De ses débuts à aujourd’hui
C’est un fait: le Merlot est très apprécié des œnophiles, même si nombre d’entre eux le découvrent au travers de vins chiliens, californiens ou australiens. Élevés en monocépage, ils constituent une entrée en matière idéale. Peu tanniques, ces vins ronds et sapides sont accessibles et agréables en bouche dès leur mise en bouteille. Les domaines tessinois placent la barre nettement plus haut avec leurs vins, en particulier avec leurs Merlot.
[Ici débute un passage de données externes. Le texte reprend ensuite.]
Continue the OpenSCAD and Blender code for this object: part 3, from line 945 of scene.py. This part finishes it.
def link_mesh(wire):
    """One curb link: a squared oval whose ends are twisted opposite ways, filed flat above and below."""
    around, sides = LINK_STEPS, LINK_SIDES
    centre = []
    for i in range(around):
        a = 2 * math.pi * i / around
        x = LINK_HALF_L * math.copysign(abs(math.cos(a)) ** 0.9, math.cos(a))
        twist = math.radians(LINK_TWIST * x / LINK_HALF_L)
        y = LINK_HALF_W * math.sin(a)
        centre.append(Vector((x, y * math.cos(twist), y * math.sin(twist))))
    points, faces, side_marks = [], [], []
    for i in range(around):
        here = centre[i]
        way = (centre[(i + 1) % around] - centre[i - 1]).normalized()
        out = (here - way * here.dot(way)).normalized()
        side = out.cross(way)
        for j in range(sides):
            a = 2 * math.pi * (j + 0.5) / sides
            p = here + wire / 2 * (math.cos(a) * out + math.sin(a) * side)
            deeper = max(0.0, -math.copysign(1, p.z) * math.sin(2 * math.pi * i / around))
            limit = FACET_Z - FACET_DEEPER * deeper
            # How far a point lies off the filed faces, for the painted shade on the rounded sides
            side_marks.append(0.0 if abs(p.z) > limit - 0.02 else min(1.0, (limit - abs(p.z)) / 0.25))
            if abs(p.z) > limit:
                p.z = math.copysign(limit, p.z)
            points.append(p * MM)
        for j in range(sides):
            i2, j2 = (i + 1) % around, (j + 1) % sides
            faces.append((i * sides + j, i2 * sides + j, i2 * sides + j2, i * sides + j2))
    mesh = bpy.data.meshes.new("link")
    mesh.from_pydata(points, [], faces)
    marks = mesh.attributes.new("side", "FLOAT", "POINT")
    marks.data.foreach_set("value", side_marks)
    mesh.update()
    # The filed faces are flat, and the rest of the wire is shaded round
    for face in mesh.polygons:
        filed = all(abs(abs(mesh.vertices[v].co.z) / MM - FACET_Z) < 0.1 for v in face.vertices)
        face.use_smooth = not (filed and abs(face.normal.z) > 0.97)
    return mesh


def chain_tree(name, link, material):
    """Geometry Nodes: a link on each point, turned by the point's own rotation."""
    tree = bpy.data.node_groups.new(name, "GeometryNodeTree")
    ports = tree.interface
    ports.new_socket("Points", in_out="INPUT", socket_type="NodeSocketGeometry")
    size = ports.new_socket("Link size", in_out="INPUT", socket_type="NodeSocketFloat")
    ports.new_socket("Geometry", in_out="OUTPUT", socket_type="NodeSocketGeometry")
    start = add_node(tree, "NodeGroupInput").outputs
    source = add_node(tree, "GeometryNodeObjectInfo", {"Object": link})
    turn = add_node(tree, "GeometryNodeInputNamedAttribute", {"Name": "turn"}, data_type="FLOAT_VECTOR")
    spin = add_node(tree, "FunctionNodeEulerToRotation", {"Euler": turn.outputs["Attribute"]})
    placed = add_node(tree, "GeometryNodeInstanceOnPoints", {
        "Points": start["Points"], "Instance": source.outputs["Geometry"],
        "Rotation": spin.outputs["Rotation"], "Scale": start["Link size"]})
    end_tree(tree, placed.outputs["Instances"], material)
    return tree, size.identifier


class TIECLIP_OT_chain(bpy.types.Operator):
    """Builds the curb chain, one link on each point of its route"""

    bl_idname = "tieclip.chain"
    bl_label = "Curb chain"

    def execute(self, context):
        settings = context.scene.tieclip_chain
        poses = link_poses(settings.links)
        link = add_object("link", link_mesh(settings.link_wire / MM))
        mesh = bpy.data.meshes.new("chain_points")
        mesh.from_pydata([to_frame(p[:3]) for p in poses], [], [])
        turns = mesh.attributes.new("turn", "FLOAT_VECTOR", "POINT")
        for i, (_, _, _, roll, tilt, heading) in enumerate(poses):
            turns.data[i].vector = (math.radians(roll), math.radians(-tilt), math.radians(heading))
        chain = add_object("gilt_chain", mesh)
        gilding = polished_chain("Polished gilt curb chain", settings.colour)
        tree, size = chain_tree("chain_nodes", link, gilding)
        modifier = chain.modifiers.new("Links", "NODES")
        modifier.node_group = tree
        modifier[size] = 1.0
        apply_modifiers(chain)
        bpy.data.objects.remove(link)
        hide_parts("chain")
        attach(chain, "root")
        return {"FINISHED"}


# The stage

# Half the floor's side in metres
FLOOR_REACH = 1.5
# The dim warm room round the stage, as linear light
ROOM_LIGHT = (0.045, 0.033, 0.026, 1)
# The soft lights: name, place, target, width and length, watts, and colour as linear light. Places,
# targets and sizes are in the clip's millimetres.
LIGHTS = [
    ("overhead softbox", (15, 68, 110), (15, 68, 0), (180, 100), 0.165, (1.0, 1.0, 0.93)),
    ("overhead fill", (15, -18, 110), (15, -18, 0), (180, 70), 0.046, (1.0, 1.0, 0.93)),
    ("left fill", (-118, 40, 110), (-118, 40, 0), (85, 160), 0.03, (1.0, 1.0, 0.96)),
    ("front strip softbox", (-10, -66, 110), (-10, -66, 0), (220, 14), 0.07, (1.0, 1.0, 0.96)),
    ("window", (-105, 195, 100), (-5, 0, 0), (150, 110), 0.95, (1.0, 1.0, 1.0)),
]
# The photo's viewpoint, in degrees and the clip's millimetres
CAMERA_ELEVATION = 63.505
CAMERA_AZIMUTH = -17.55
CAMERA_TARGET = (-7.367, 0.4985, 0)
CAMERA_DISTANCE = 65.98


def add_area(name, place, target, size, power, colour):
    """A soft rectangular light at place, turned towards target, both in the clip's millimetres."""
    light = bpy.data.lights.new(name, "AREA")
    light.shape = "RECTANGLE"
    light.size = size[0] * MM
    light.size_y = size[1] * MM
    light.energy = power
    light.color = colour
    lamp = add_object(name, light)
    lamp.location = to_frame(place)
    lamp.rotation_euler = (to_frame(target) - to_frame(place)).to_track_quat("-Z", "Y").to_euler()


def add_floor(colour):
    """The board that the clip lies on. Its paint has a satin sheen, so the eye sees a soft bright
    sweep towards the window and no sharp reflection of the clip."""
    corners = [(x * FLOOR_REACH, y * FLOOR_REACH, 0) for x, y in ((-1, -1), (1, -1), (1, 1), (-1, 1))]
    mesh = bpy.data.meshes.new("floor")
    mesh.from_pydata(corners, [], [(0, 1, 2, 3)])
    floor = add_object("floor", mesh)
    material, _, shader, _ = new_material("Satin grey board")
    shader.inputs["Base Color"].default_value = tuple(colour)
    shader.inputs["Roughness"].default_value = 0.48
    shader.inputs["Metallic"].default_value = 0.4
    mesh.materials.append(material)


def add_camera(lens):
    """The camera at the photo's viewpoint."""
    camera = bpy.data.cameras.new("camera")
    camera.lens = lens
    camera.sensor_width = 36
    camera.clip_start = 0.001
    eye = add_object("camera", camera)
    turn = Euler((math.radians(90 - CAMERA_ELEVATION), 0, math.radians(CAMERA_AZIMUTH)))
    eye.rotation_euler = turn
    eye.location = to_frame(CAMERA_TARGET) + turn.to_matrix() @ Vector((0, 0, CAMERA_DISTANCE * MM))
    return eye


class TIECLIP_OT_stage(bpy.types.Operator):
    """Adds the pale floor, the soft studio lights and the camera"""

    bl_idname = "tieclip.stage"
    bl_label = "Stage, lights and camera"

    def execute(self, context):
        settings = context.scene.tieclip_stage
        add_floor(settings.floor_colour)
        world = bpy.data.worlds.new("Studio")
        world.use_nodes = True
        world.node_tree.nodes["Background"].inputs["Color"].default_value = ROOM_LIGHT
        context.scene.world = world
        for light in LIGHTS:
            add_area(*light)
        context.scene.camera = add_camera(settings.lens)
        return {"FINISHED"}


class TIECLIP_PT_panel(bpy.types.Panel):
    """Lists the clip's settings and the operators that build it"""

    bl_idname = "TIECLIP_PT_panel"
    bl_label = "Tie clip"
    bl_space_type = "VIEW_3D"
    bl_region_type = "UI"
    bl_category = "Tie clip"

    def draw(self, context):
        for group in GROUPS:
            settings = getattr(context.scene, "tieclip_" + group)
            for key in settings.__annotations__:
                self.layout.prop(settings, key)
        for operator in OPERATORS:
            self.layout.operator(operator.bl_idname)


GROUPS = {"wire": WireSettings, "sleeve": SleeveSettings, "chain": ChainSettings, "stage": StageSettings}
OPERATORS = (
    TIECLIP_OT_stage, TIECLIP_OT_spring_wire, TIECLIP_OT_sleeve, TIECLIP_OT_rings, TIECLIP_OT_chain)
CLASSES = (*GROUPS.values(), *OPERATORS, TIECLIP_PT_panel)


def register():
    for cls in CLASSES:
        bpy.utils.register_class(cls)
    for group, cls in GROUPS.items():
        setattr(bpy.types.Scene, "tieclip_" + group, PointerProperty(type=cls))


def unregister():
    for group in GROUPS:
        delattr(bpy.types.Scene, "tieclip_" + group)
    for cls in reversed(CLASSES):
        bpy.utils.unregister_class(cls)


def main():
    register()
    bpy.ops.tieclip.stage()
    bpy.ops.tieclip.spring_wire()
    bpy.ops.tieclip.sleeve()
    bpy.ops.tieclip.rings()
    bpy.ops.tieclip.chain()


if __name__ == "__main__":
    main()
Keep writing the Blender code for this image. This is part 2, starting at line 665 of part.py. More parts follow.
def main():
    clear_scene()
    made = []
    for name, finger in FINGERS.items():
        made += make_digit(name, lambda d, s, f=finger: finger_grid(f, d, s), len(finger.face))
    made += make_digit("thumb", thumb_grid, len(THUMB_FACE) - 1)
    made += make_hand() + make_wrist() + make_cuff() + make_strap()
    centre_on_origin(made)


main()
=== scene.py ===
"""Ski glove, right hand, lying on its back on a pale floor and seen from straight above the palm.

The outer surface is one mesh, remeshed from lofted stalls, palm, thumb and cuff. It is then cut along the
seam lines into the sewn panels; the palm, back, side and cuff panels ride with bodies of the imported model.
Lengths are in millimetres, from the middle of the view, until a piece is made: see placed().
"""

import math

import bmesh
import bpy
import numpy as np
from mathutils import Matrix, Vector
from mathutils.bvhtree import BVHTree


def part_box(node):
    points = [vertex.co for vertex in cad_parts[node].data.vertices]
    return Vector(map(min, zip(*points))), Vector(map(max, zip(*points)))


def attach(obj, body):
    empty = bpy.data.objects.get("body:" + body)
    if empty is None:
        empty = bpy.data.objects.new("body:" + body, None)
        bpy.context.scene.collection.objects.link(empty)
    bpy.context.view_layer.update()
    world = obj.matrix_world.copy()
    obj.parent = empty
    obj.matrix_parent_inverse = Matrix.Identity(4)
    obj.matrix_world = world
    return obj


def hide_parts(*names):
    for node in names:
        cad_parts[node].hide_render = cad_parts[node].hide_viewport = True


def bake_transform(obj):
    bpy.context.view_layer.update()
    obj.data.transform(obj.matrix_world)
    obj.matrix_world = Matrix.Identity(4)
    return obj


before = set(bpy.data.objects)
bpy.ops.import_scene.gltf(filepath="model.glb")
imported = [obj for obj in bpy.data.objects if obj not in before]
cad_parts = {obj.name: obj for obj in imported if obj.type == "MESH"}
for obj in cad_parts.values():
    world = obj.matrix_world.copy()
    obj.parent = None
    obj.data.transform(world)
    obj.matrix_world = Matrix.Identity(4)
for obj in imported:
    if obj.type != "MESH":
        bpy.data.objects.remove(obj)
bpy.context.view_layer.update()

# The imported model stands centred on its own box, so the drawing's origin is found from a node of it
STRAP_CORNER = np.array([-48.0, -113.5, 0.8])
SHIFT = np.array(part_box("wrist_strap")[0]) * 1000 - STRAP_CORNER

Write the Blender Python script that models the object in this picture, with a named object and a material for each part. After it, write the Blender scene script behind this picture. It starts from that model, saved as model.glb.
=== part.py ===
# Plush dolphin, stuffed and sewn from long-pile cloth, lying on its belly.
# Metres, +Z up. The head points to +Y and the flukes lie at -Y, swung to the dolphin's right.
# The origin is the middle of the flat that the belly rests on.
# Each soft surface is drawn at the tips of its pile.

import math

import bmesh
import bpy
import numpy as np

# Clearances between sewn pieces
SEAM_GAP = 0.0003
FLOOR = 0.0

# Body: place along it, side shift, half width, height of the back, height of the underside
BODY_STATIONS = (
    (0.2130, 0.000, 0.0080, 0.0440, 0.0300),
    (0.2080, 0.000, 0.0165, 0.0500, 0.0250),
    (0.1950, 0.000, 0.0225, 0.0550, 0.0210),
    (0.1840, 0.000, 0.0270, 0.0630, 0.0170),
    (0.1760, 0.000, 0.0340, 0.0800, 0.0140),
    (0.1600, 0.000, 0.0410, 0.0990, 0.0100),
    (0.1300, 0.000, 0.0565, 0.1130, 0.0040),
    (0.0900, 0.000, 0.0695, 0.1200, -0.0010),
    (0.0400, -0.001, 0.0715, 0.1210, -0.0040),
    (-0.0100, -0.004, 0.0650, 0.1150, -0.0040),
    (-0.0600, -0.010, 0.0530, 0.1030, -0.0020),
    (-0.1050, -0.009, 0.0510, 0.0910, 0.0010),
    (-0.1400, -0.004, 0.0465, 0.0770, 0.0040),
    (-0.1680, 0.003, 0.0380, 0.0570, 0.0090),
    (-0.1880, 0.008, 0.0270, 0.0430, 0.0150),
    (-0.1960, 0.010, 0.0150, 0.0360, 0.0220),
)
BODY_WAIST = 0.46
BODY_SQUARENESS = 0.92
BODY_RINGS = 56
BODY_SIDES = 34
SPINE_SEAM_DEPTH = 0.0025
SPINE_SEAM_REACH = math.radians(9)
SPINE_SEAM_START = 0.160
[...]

À peine passé le col du Saint-Gothard, qu’un petit bijou aux paysages magnifiques du nom de Ticino situé entre le lac de Lugarno et le lac Majeur s’offre à nous. Les premiers ceps de Merlot, importés de Bordeaux, ont été plantés en 1906. Aujourd’hui, plus de cent ans plus tard, ce cépage est l’emblème de toute la région viticole du Tessin. Rien d’étonnant à cela: il couvre désormais 80% des vignobles tessinois. Un nombre croissant de jeunes vignerons s’emploient néanmoins à tester de nouvelles variétés et à créer des Merlot à leur façon. Il s’agit aussi bien de descendants de familles de viticulteurs établies que de néo-vignerons ou de vignerons en reconversion. Ils apportent un nouvel élan à la diversité incontestable de vins tessinois dans un contexte de changement climatique inéluctable. On pourrait en conclure que l’on ne devrait plus se reposer sur les seules qualités du Merlot. En effet, un point fait consensus auprès des spécialistes: l’incroyable durée d’ensoleillement et les fortes précipitations qui font rage dans le Tessin donnent déjà à eux seuls beaucoup de fil à retordre aux domaines année après année. D’autres voies mériteraient d’être explorées: parier à l’avenir sur plusieurs variétés tout en conservant le Merlot comme carte maîtresse.
Tendance à l’élégance et à la fraîcheur
Pour faire simple, il existe deux profils de Merlot del Ticino. Il y a le Merlot juteux, d’une légèreté incroyable qui traduit en bouche l’art de vivre à la tessinoise – vous savez, déguster une assiette de charcuterie au coucher du soleil, alors que les températures restent encore agréables, le regard tourné vers le lac et les collines en arrière-plan – et qui, comme vous pourrez le lire dans l’encart «Dynamique du Tessin», ne cesse de gagner en popularité. Son comparse se veut plus sérieux, plus musculeux et un peu plus impétueux les premières années. Élevé avec habileté dans de petits fûts de chêne, il lui faut plus de temps et de repos pour s’équilibrer. Au fil des ans, il gagne en raffinement et se mue en un Merlot tessinois unique en son genre. Corsé certes, mais aussi fin et profond. Pas un Bordeaux, pas un Toscan. Un Merlot empreint du caractère inimitable du terroir du Tessin. À propos de caractère, la tendance est à un élevage en bois encore plus doux. En d’autres termes, on s’éloigne petit à petit de l’utilisation de barriques neuves. Des fûts de plusieurs passages leur sont ainsi préférés. Il en va de même pour le séchage des baies de Merlot. Si cette technique visant à concentrer les arômes du raisin était encore monnaie courante il y a une dizaine d’années, la part de baies séchées est en net recul, sans avoir pour autant disparu. Les craintes que le vin ne manque d’un petit quelque chose sont totalement infondées, bien au contraire. Cela donne des vins plus équilibrés, plus fins et plus raffinés en verre. Les premiers à s’en réjouir sont les restaurateurs, car ils s’accordent d’autant mieux à leurs plats. Le marché, quant à lui, réclame des crus élancés et juteux, dont on ne se lasse pas. Et le marché, c’est nous, les œnophiles. Salute.